Exercise brief - Take the records below from their first line to the line with "ring_turn = 15; // [5:1:20]", and restate those lines word for word.

[Start Data provided]

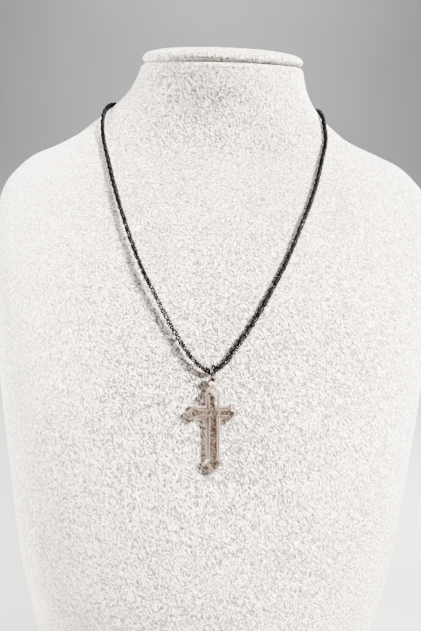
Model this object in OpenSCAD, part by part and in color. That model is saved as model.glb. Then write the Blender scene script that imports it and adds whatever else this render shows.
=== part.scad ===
// Clear bevelled cross on a black rope chain, worn by a plain velvet neck bust.
// Millimetres. X runs to the right, the front faces -Y, and Z is up. The origin
// lies on the ground, under the middle of the whole object.

/* [Bust] */
// Height of the bust at the middle of its neck, up to the seam under the cap
bust_h = 326; // [320:1:340]
// Forward lean of the neck's top and of its cap
neck_tilt = 15; // [14:0.5:16]
// Height of the padded cap that closes the neck
cap_h = 7.5; // [5:0.5:10]
// Height of the board under the bust
foot_h = 3; // [2:0.5:6]

/* [Chain] */
// Diameter of the rope chain
rope_d = 2.4; // [1.8:0.1:2.5]
// Diameter of the barrel clasp at the nape
clasp_d = 4.6; // [4.4:0.1:5]
// Length of the barrel clasp
clasp_l = 12.6; // [12.2:0.2:14]

/* [Jump ring] */
// Outer diameter of the jump ring
ring_od = 7; // [6.9:0.1:7.2]
// Thickness of its wire
ring_wire = 0.8; // [0.6:0.05:0.85]
// Turn of the ring away from edge-on
ring_turn = 15; // [5:1:20]

/* [Cross] */
// Height of the cross, tip to tip
cross_h = 34.9; // [32:0.1:36]
// Width of the cross, tip to tip
cross_w = 20.9; // [19:0.1:23]
// Distance from its top tip down to the middle of the cross bar
cross_up = 10.9; // [10.5:0.1:12]
// Width of the upright
upright_w = 5.7; // [5:0.1:6.2]
// Width of the cross bar
bar_w = 5.2; // [4.6:0.1:5.8]
// Thickness at the flat table
cross_t = 2.6; // [2.2:0.1:3]
// Thickness at the rim, under the bevel
rim_t = 1.6; // [1.2:0.1:1.8]
// Outer diameter of the hanging loop
loop_od = 4.5; // [4.2:0.1:4.8]
// Diameter of the loop's hole
loop_hole = 2.3; // [2.2:0.1:2.4]
// Angle of the cross from upright, lying back on the chest
cross_recline = 16.5; // [16:0.5:17]
// Sideways swing of the cross from plumb
cross_swing = 1.8; // [0:0.1:3]

/* [Hidden] */

VELVET = [0.86, 0.85, 0.83];
BLACK = [0.06, 0.06, 0.07];
GUNMETAL = [0.12, 0.12, 0.13];
CLEAR = [0.93, 0.90, 0.88, 0.35];

// The tables below are drawn for a bust of this height and scaled with it
DRAWN_H = 326;
k = bust_h / DRAWN_H;
gap = 0.3;

// Level sections of the bust, from the board up to the seam of the neck.
// height, half width, front, widest line, back, roundness, shift to the right
SECTIONS = [
    [foot_h / k, 98, -74, -8, 48, 2.30, 0],
    [ 30, 101, -81,   -8, 54, 2.30,  0],
    [ 70, 105, -86.5, -6, 61, 2.30,  0],
    [110, 108, -84,   -3, 68, 2.30,  0],
    [145, 112, -77,    1, 73, 2.30,  0],
    [170, 115, -68,    4, 76, 2.30,  0],
    [195, 118, -56,    8, 79, 2.30,  0],
    [220, 120, -41,   12, 81, 2.30,  0],
    [243, 120, -22,   17, 82, 2.30,  0],
    [256, 118, -10,   22, 82, 2.30,  0],
    [266, 112,   0,   27, 82, 2.25,  0],
    [273, 105,   6,   31, 82, 2.20,  0],
    [279,  93,   9,   34, 82, 2.18,  0],
    [286, 79.5, 10,   37, 82, 2.14, -1.8],
    [293, 70.5, 10,   39, 82, 2.10, -2.4],
    [302, 60.3,  8,   41, 82, 2.05, -1.6],
    [313,  51,   4,   41, 81, 2.00,  0.3],
    [326, 45.4,  0,   40, 80, 2.00,  1.6],
];
NECK = SECTIONS[len(SECTIONS) - 1];
RINGS_PER_SECTION = 3;
SIDES = 56;
LEAN_FROM = 262; // the sections begin to lean forward at this height
FOOT_INSET = 3;
FOOT_REACH = 5; // the board runs this far up into the bust

// Rounded edge at the top of the neck. drop below the seam, inset
NECK_EDGE = [[1.3, 0.0], [0.6, 0.25], [0.15, 0.75], [0.0, 1.4]];

// Padded cap. share of its height, inset from the neck's edge
CAP_EDGE = [
    [0.00, 1.4], [0.04, 0.8], [0.11, 0.3], [0.20,  0.1], [0.30,  0.0], [0.44,  0.5],
    [0.58, 1.9], [0.71, 4.4], [0.82, 8.4], [0.91, 14.5], [0.97, 22.5], [1.00, 34.0],
];

// Route of the chain from the clasp's right end, down the front and back up
ROUTE = [
    [3.6, 84.6, 310], [8.5, 84.4, 310], [21, 81.6, 309.8], [33.5, 76.6, 309.3], [44.5, 69.5, 308.8],
    [52.5, 60.8, 308], [57.3, 50.5, 306.3], [59.1, 40, 303.9], [58.7, 30, 299.6], [59, 24, 294],
    [59.3, 18.7, 287], [58.2, 14, 281], [55, 6, 271.5], [50.5, -6, 260.3], [45.5, -17, 249.5],
    [39, -28.5, 237], [32, -39.5, 223.5], [24.5, -48.5, 211], [17, -55.5, 199],
    [9.5, -61.5, 189], [4, -65.5, 182.5],
    [-0.5, -67, 180],
    [-5, -66.2, 181], [-10.5, -63.8, 185.6], [-17.9, -58.4, 195.2], [-25.3, -52.3, 206.8],
    [-32.8, -44.5, 218.7], [-39.7, -34, 231.6], [-45.6, -23.4, 243.5], [-51.2, -11.6, 255.4],
    [-56.8, 2.3, 267.9], [-60.8, 12, 277.5], [-63, 17.7, 285.5], [-64, 24.4, 294], [-63.4, 31.5, 299.8],
    [-62.6, 40, 303.4], [-60.4, 50.5, 305.9], [-54.5, 62.5, 307.7], [-46, 70.8, 308.5],
    [-34.5, 77.3, 309.3], [-21.5, 81.6, 309.9], [-8.5, 84.4, 310], [-3.6, 84.6, 310],
];
RINGS_PER_POINT = 2;
ROPE_SIDES = 8;
NECK_AXIS_Y = 28; // the chain goes round this upright line

// The clasp lies level across the nape, and takes the chain's ends in two blind sockets
CLASP_AT = [0, 84.6, 310];
SOCKET_DEPTH = 3;
socket_d = rope_d + 0.8;
NOSE = [0.45, 0.9]; // rounding of the clasp's ends: across, along

// The ring stands square to the chest, which leans back this much there
CHEST_LEAN = 25.5;
RING_AT = [-0.5, -67.9, 179.4];
ring_r = (ring_od - ring_wire) / 2;

// The loop hangs inside the bottom of the ring, clear of its wire by this play
LOOP_PLAY = 0.3;
LOOP_ABOVE_TIP = 1.4;
ring_room = ring_od / 2 - ring_wire - LOOP_PLAY;
hang = sqrt(pow(ring_room, 2) - pow(rim_t / 2, 2)) + loop_hole / 2;
loop_at = k * RING_AT - hang * [0, sin(cross_recline), cos(cross_recline)];

// Arms of the cross, counter-clockwise from the right one.
// reach, tip to corner, half width of the head, corner to arm
ARMS = [
    [cross_w / 2,        3.2, 3.65, 1.5],
    [cross_up,           3.2, 3.40, 1.4],
    [cross_w / 2,        3.2, 3.65, 1.5],
    [cross_h - cross_up, 4.2, 3.90, 1.8],
];
ARM_POINTS = 6;
// Width of the bevel at each place of an arm
BEVEL_TIP = 0.95;
BEVEL_HEAD = 0.7;
BEVEL_NECK = 0.3;
BEVEL_UPRIGHT = 1.2;
BEVEL_BAR = 1.4;

// Row of a table, carried on in a straight line past its ends
function row(t, i) =
    i < 0 ? 2 * t[0] - t[1] :
    i >= len(t) ? 2 * t[len(t) - 1] - t[len(t) - 2] :
    t[i];

// Smooth value of every column of a table between its rows
function smooth(t, u) =
    let (i = min(floor(u), len(t) - 2), f = u - i)
    let (a = row(t, i - 1), b = row(t, i), c = row(t, i + 1), d = row(t, i + 2))
    0.5 * (2 * b + (c - a) * f + (2 * a - 5 * b + 4 * c - d) * f * f
        + (3 * b - a - 3 * c + d) * f * f * f);

function unit(v) = v / norm(v);
function signed_pow(v, p) = sign(v) * pow(abs(v), p);
function lean(z) = neck_tilt * min(1, max(0, (z - LEAN_FROM) / (DRAWN_H - LEAN_FROM)));

// Oval ring of one section: inset all round, and lifted square to its own lean
function oval(s, inset = 0, lift = 0) = [
    for (j = [0 : SIDES - 1])
        let (c = cos(360 * j / SIDES), q = sin(360 * j / SIDES))
        let (half_depth = q < 0 ? s[3] - s[2] : s[4] - s[3], a = lean(s[0]))
        let (x = s[6] + (s[1] - inset) * signed_pow(c, 2 / s[5]))
        let (y = (half_depth - inset) * signed_pow(q, 2 / s[5]))
        k * [x, s[3] + y, s[0] + y * tan(a)] + lift * [0, -sin(a), cos(a)]
];

// Closed skin over a stack of rings, each counter-clockwise seen from above.
// ends lists the convex faces, as places in a ring, that close it below and above.
module skin(rings, ends) {
    n = len(rings[0]);
    top = n * (len(rings) - 1);
    polyhedron(
        points = [for (ring = rings) each ring],
        faces = concat(
            ends,
            [for (a = [0 : n : top - n], j = [0 : n - 1])
                let (low = a + j, low_next = a + (j + 1) % n)
                each [[low, low + n, low_next + n], [low, low_next + n, low_next]]],
            [for (face = ends) [for (j = [len(face) - 1 : -1 : 0]) top + face[j]]]
        ),
        convexity = 6
    );
}
function whole(n) = [[for (j = [0 : n - 1]) j]];

module bust_form() {
    last_loft = RINGS_PER_SECTION * (len(SECTIONS) - 1) - 1;
    loft = [for (i = [0 : last_loft]) oval(smooth(SECTIONS, i / RINGS_PER_SECTION))];
    edge = [for (e = NECK_EDGE) oval(NECK, e[1], -e[0])];
    board = [for (p = oval(SECTIONS[0], FOOT_INSET)) [p[0], p[1]]];
    color(VELVET) {
        skin(concat(loft, edge), whole(SIDES));
        linear_extrude(foot_h + FOOT_REACH) polygon(board);
    }
}

module neck_cap() {
    color(VELVET)
        skin([for (e = CAP_EDGE) oval(NECK, e[1], gap + e[0] * cap_h)], whole(SIDES));
}

// Ring of the rope, square to the route at u
function rope_ring(u) =
    let (end = len(ROUTE) - 1, p = k * smooth(ROUTE, u))
    let (ahead = unit(smooth(ROUTE, min(u + 0.05, end)) - smooth(ROUTE, max(u - 0.05, 0))))
    let (out = p - [0, k * NECK_AXIS_Y, p[2]], side = unit(out - (out * ahead) * ahead))
    let (up = cross(ahead, side))
    [for (j = [0 : ROPE_SIDES - 1])
        let (a = 360 * j / ROPE_SIDES)
        p + rope_d / 2 * (cos(a) * side + sin(a) * up)];

module rope_chain() {
    last = RINGS_PER_POINT * (len(ROUTE) - 1);
    color(BLACK)
        skin([for (i = [0 : last]) rope_ring(i / RINGS_PER_POINT)], whole(ROPE_SIDES));
}

module barrel_clasp() {
    half = clasp_l / 2;
    one_end = [
        for (a = [0 : 15 : 90])
            [clasp_d / 2 - NOSE[0] * (1 - cos(a)), half - NOSE[1] * (1 - sin(a))],
        [socket_d / 2, half],
        [socket_d / 2, half - SOCKET_DEPTH],
        [0, half - SOCKET_DEPTH],
    ];
    other_end = [for (i = [len(one_end) - 1 : -1 : 0]) [one_end[i][0], -one_end[i][1]]];
    color(GUNMETAL)
        translate(k * CLASP_AT) rotate([0, 90, 0])
            rotate_extrude($fn = 48) polygon(concat(one_end, other_end));
}

module jump_ring() {
    color(GUNMETAL)
        translate(k * RING_AT) rotate([-CHEST_LEAN, 0, 0]) rotate([0, 90, -ring_turn])
            rotate_extrude($fn = 64) translate([ring_r, 0]) circle(d = ring_wire, $fn = 24);
}

// Point turned by i quarter turns
function turned(p, i) = i == 0 ? p : turned([-p[1], p[0]], i - 1);

// Outline of the cross at height z: share 0 is the rim, share 1 the edge of the table.
// Each arm gives five points round its head and the inner corner after it.
function half_width(i, share) =
    i % 2 == 1 ? upright_w / 2 - share * BEVEL_UPRIGHT : bar_w / 2 - share * BEVEL_BAR;
function arm(i, share) =
    let (a = ARMS[i], tip = a[0] - share * BEVEL_TIP, corner = a[0] - a[1])
    let (head = a[2] - share * BEVEL_HEAD, start = corner - a[3] + share * BEVEL_NECK)
    let (half = half_width(i, share), next = half_width(i + 1, share))
    [for (p = [[start, -half], [corner, -head], [tip, 0], [corner, head], [start, half], [next, half]])
        turned(p, i)];
function outline(share, z) =
    [for (i = [0 : len(ARMS) - 1]) each [for (p = arm(i, share)) [p[0], p[1], z]]];

module cross_pendant() {
    n = len(ARMS) * ARM_POINTS;
    starts = [0 : ARM_POINTS : n - 1];
    flats = [
        [for (a = starts) a + 5],
        for (a = starts) [for (j = [0 : 4]) a + j],
        for (a = starts) [(a + n - 1) % n, a, a + 4, a + 5],
    ];
    top_tip = cross_up + LOOP_ABOVE_TIP;
    color(CLEAR)
        translate(loop_at) rotate([90 - cross_recline, 0, 0]) rotate([0, 0, cross_swing])
            translate([0, -top_tip, -rim_t / 2])
                difference() {
                    union() {
                        skin([outline(0, 0), outline(0, rim_t), outline(1, cross_t)], flats);
                        translate([0, top_tip, 0]) cylinder(d = loop_od, h = rim_t, $fn = 48);
                    }
                    translate([0, top_tip, -1]) cylinder(d = loop_hole, h = rim_t + 2, $fn = 48);
                }
}

bust_form();
neck_cap();
rope_chain();
barrel_clasp();
jump_ring();
cross_pendant();
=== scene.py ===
"""Clear bevelled cross on a black rope chain, worn by a velvet neck bust.

Laid out as an add-on: settings, one operator for each piece, and a panel that lists them.
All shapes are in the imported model's frame, in metres: X to the right, the front at -Y, Z up.
"""
import math

import bmesh
import bpy
from mathutils import Matrix, Vector


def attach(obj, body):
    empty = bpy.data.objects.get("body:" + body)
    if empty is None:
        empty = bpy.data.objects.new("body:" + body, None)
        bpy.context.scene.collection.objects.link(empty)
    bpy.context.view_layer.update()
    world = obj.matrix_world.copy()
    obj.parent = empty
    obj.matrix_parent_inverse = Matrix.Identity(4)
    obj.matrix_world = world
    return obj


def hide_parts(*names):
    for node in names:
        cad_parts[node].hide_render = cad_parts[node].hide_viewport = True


bl_info = {
    "name": "Cross Necklace on a Neck Bust",
    "version": (1, 0, 0),
    "blender": (4, 5, 0),
    "location": "3D Viewport > Sidebar > Necklace",
    "description": "Builds a clear cross on a black rope chain, worn by a velvet neck bust",
    "category": "Add Mesh",
}

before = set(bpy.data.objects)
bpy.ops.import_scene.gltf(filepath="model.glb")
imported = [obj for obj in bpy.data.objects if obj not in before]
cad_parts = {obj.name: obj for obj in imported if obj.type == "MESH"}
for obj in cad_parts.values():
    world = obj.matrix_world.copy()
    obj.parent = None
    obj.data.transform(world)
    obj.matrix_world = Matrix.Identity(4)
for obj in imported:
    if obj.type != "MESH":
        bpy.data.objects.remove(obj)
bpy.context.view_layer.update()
BODY = "root"
MM = 0.001
FULL_TURN = 2 * math.pi

# Shapes that the CAD part gives, in millimetres and degrees

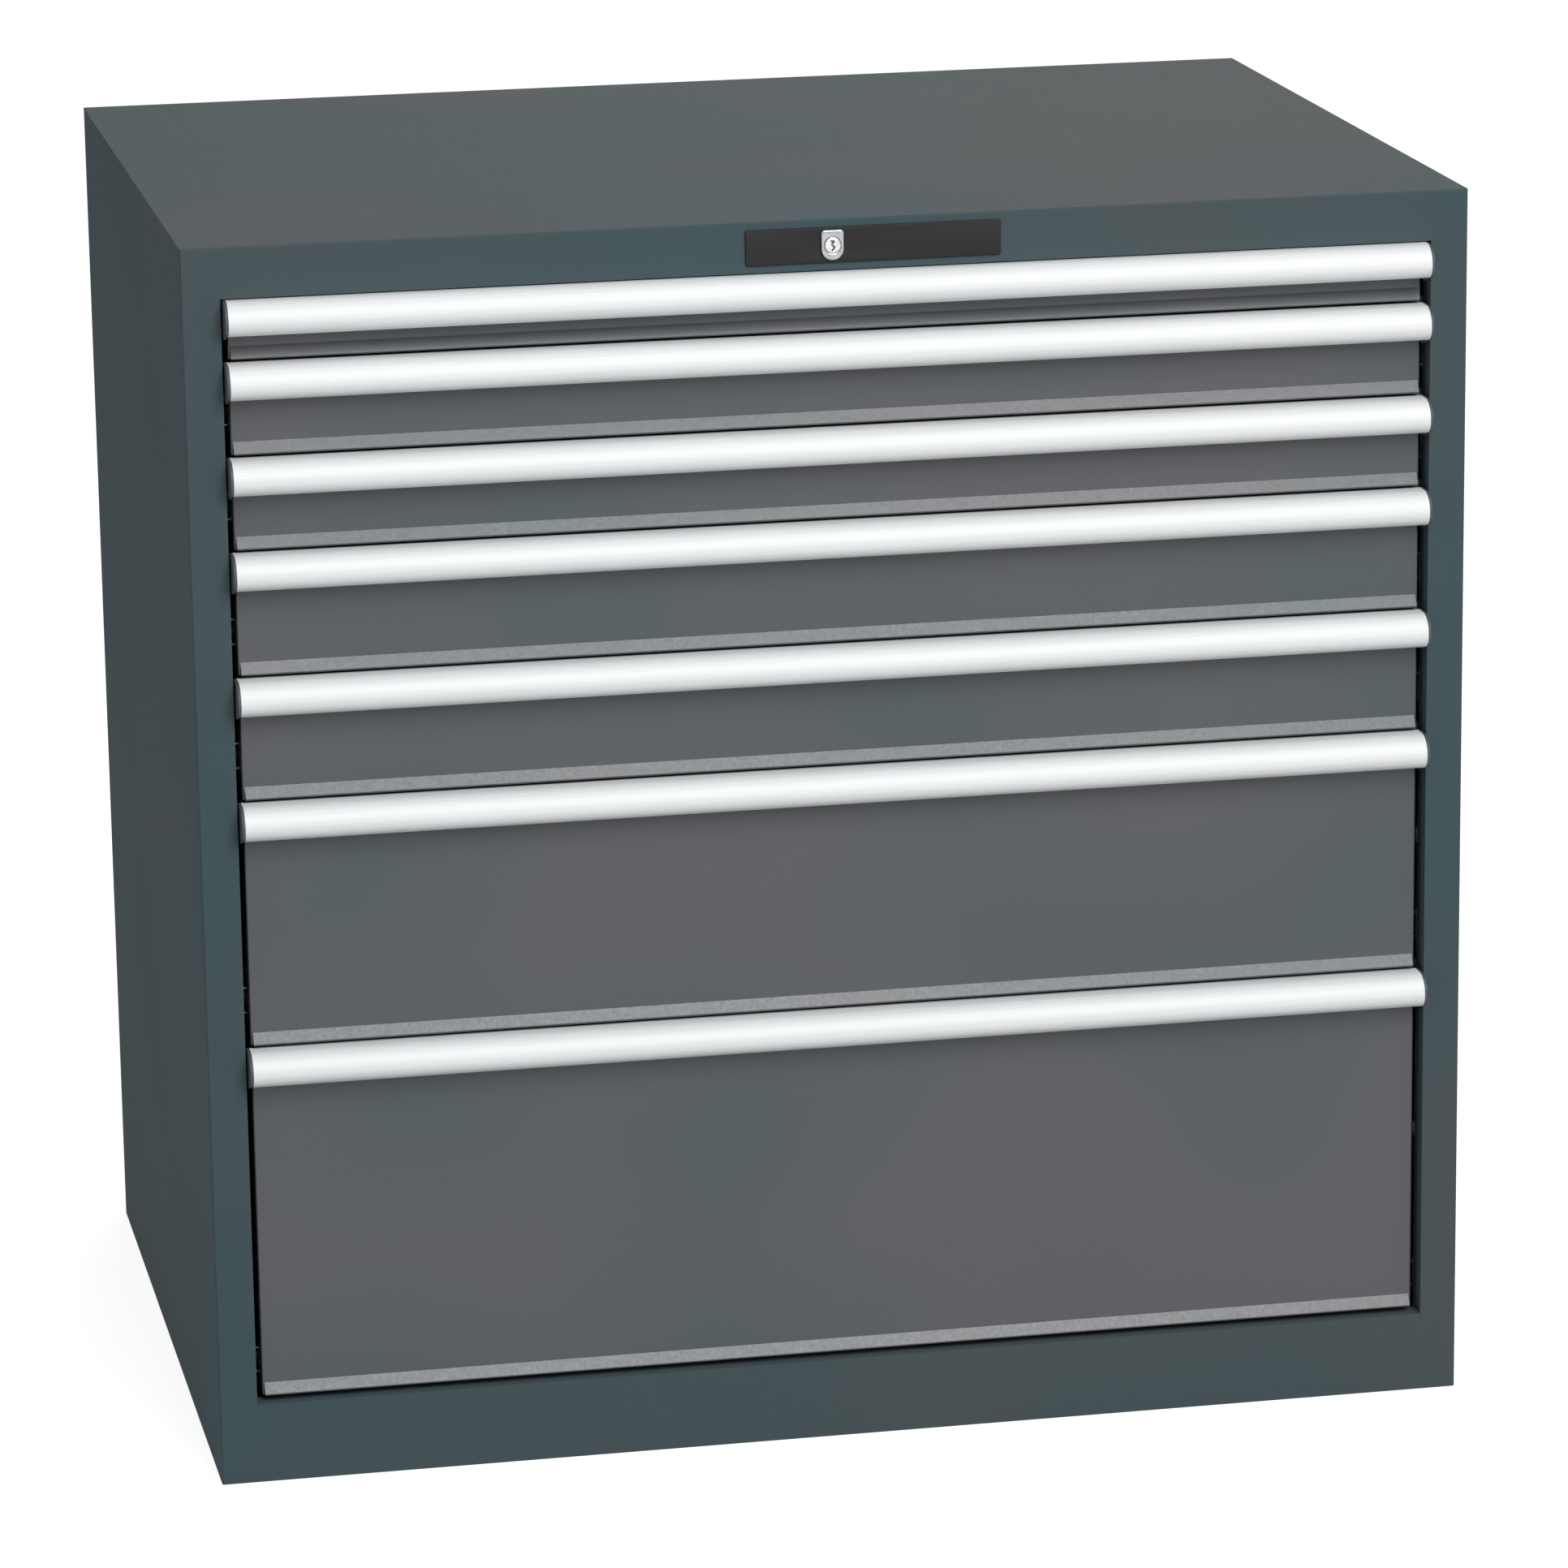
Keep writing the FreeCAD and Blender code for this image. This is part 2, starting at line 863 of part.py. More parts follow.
def bar_guides():
    """Three loops on the upright, each halfway up a tall drawer's pitch, and two from the top."""
    loops = []
    for n in (1, len(front_steps) - 2, len(front_steps) - 1):
        loops.append(bar_loop(drawer_floor(n) + raster * front_steps[n] / 2))
    for share in (0.2, 0.8):
        loops.append(draw_loop(lock_x + share * (link_x - lock_x)))
    return loops


def earth_stud():
    """Snap stud for an earth lead on its six-sided foot, in the recess of the back."""
    y0 = back_y - rear_joggle - sheet_t
    foot = extruded_y(polygon(stud_x, stud_z, stud_foot_r, 6, in_front), y0, y0 + stud_foot_t)
    head = rod_y(y0 + stud_foot_t, y0 + stud_foot_t + stud_length, stud_x, stud_z, stud_r)
    return fused([foot, head])


def main():
    os.makedirs("parts", exist_ok=True)
    side = side_panel()
    keep("side_panel_right", [side])
    keep("side_panel_left", [mirrored(side)])
    keep("top_panel", [top_panel()])
    keep("back_panel", [back_panel()])
    keep("base_pan", [base_pan()])
    keep("plinth_front", [plinth_front()])
    uprights = []
    for place in upright_places:
        uprights += pair(upright(place))
    keep("uprights", uprights)
    rails = []
    rollers = []
    for n in range(len(front_steps)):
        rails += pair(guide_rail(n))
        rollers += pair(support_roller(n))
    keep("guide_rails", rails)
    keep("guide_rollers", rollers)
    keep("lock_cover", [lock_cover()])
    keep("lock_escutcheon", [lock_escutcheon()])
    keep("lock_housing", [lock_housing()])
    keep("lock_cylinder", [lock_cylinder()])
    keep("lock_crank", [lock_crank()])
    keep("lock_draw_bar", [lock_draw_bar()])
    keep("locking_bar", locking_bar())
    keep("bar_guides", bar_guides())
    keep("earth_stud", [earth_stud()])
    for n in range(len(front_steps)):
        name = "drawer_%d_" % (n + 1)
        keep(name + "pan", drawer_pan(n))
        keep(name + "front", [drawer_front(n)])
        keep(name + "handle", [handle(n)])
        keep(name + "end_caps", pair(end_cap(n)))
        keep(name + "rollers", pair(tail_roller(n)))
        right = carriage(n)
        keep(name + "carriage", right + [mirrored(piece) for piece in right])
    print("drawer extension", round(extension, 2), "lock stroke", round(stroke, 3))


main()
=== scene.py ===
import bmesh
import bpy
import json
import math
from mathutils import Matrix, Vector

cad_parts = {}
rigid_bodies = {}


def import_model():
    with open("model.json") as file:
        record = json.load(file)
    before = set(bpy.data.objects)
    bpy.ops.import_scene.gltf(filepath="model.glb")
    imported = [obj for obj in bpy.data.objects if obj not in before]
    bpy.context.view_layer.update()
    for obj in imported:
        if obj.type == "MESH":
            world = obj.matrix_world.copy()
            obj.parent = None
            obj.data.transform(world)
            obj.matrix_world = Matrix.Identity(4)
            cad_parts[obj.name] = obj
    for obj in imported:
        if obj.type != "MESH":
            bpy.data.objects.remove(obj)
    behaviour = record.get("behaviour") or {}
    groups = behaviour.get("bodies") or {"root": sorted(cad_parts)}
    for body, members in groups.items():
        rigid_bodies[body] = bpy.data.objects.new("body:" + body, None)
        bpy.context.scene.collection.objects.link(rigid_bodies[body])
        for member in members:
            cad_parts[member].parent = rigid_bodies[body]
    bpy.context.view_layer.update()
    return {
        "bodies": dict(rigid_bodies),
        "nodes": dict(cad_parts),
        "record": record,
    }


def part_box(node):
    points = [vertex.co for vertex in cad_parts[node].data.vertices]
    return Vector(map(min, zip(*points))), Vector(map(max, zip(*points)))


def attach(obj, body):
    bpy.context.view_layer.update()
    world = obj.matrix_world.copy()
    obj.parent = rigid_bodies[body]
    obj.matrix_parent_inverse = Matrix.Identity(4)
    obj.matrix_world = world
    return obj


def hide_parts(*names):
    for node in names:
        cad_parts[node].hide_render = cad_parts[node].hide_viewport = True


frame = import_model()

mm = 0.001
tiny = 0.01 * mm  # two places nearer than this are one
slotOf = {part["node"]: part["material_slot"] for part in frame["record"]["subparts"]}
drawerCount = sum(1 for name in frame["bodies"] if name.startswith("drawer_"))
drawers = range(1, drawerCount + 1)


# Colours and nodes

wideSpan = (0.3, 0.7)  # nearly all of a noise's values lie between these
narrowSpan = (0.35, 0.65)  # takes more of them to their full tone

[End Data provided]

Solution to the problem -
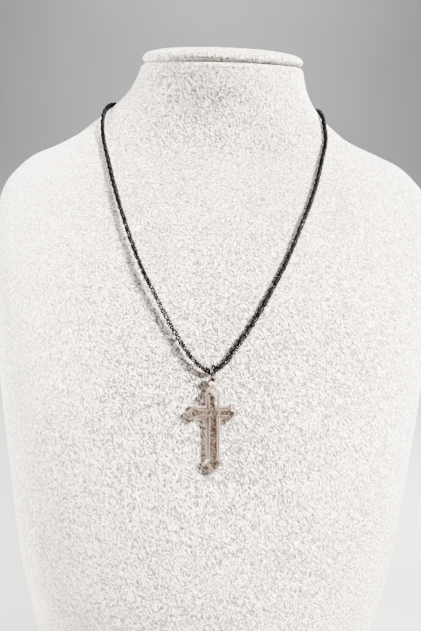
Model this object in OpenSCAD, part by part and in color. That model is saved as model.glb. Then write the Blender scene script that imports it and adds whatever else this render shows.
=== part.scad ===
// Clear bevelled cross on a black rope chain, worn by a plain velvet neck bust.
// Millimetres. X runs to the right, the front faces -Y, and Z is up. The origin
// lies on the ground, under the middle of the whole object.

/* [Bust] */
// Height of the bust at the middle of its neck, up to the seam under the cap
bust_h = 326; // [320:1:340]
// Forward lean of the neck's top and of its cap
neck_tilt = 15; // [14:0.5:16]
// Height of the padded cap that closes the neck
cap_h = 7.5; // [5:0.5:10]
// Height of the board under the bust
foot_h = 3; // [2:0.5:6]

/* [Chain] */
// Diameter of the rope chain
rope_d = 2.4; // [1.8:0.1:2.5]
// Diameter of the barrel clasp at the nape
clasp_d = 4.6; // [4.4:0.1:5]
// Length of the barrel clasp
clasp_l = 12.6; // [12.2:0.2:14]

/* [Jump ring] */
// Outer diameter of the jump ring
ring_od = 7; // [6.9:0.1:7.2]
// Thickness of its wire
ring_wire = 0.8; // [0.6:0.05:0.85]
// Turn of the ring away from edge-on
ring_turn = 15; // [5:1:20]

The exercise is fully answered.